Apart from his keeping prowess, Dhoni has a major calming influence on the team. It is no secret that Virat Kohli is hot-headed. Don't get me wrong, the aggression can really benefit the team when being forced onto the back foot, but, when emotions run high, judgement is affected. In many ways, Virat is not mature enough to handle the team alone yet. A calm head at the top is always necessary for the success of any cricketing unit, and that is exactly what Dhoni brings to the table.

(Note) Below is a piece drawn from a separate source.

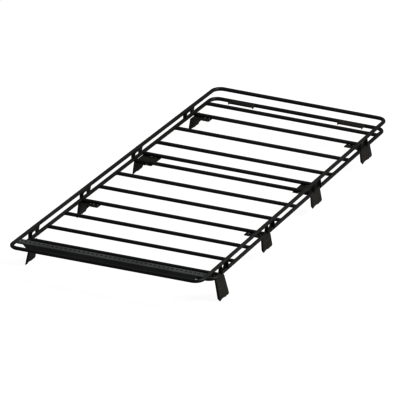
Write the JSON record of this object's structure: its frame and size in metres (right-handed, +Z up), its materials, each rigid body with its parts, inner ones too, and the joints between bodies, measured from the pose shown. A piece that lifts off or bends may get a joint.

His presence could be valuable to some of the young folk in the team. He can also serve as a role model for anyone who wants to learn the art of wicket keeping or chasing down big scores in high pressure games. Guys like Rishabh Pant and Khaleel Ahmed are lucky to have the first hand opportunity of learning from a modern day great like Dhoni.
Why Dhoni should retire
The old adage is that, if you have a choice between someone past his prime and someone who hasn't entered his prime yet, you go with the latter irrespective of context. His batting doesn't do him any favours. The question really being, is India in a position to ignore the flaws of Dhoni the batsman and play him just as a specialist keeper? The answer might disappoint Dhoni fans altogether.
Currently, India looks like the most settled bowling side in the world. Domestic coaches and training academies deserve credit for the vast improvement seen in the bowlers being bred in India, especially the fast bowlers. The batting, on the other hand is a different story. In ODIs, India are heavily dependent on the top 3 and due to the dominance shown by them, the middle order has largely been under-utilised. This has allowed Dhoni and Co to slip under the radar at times. This is a horrible position to be in. Restructuring is essential and Dhoni is almost an obstacle.
If Dhoni decides to call it a day, Rishabh Pant will be thrust onto the main stage both with bat and with the gloves. This could be the necessary exposure he needs before the World Cup next year. Newer combinations in the middle order can then be explored and a restructured team could be prepared for the looming World Cup. Slotting Dhoni in that middle order, makes it difficult to come up with the ideal combination.
The road ahead
Both Rishabh Pant and MS Dhoni had a remarkable run in the IPL this year and have struggled ever since. The century Pant scored against England on the fifth day of the final Test of that series could be a trailer of what is to come. Having said that, he hasn't shown the kind of consistency that can reassure the team management about their faith in him.
Pant, the keeper, though has a long way to go before he could be considered in the same league as Dhoni. In fact, none of the other keepers in the reckoning can even be considered in the same league as Dhoni. Dinesh Karthik might be better than Pant, but cannot match Dhoni's skill behind the stumps.
In any case, I think the biggest reason Dhoni is still considered as the first choice keeper in ODIs is the stature and name value that Dhoni brings. It is not entirely wrong to say that, Dhoni was the man that won India the World Cup in 2011. That itself makes a case for his presence in the World Cup side. Quoting the Dark Knight,
"You either die a hero, or you live long enough to see yourself become the villain."
When, AB de Villiers retired earlier this year, it really shouldn't have come as a shock. Many greats called it a day, before age started hampering their performance. Dhoni clearly differs from this thought process and sadly he is living long enough to become the villain.
Will Dhoni be a part of the World Cup side? In my opinion, he will be. I don't think the team management will drop him from the side. They'll argue that the pros far outweigh the cons and there might just be some truth to that. How will things turn out for the team? That really is the million dollar question. Nobody can predict the future. Nobody can speculate. At this stage, it is anybody's guess.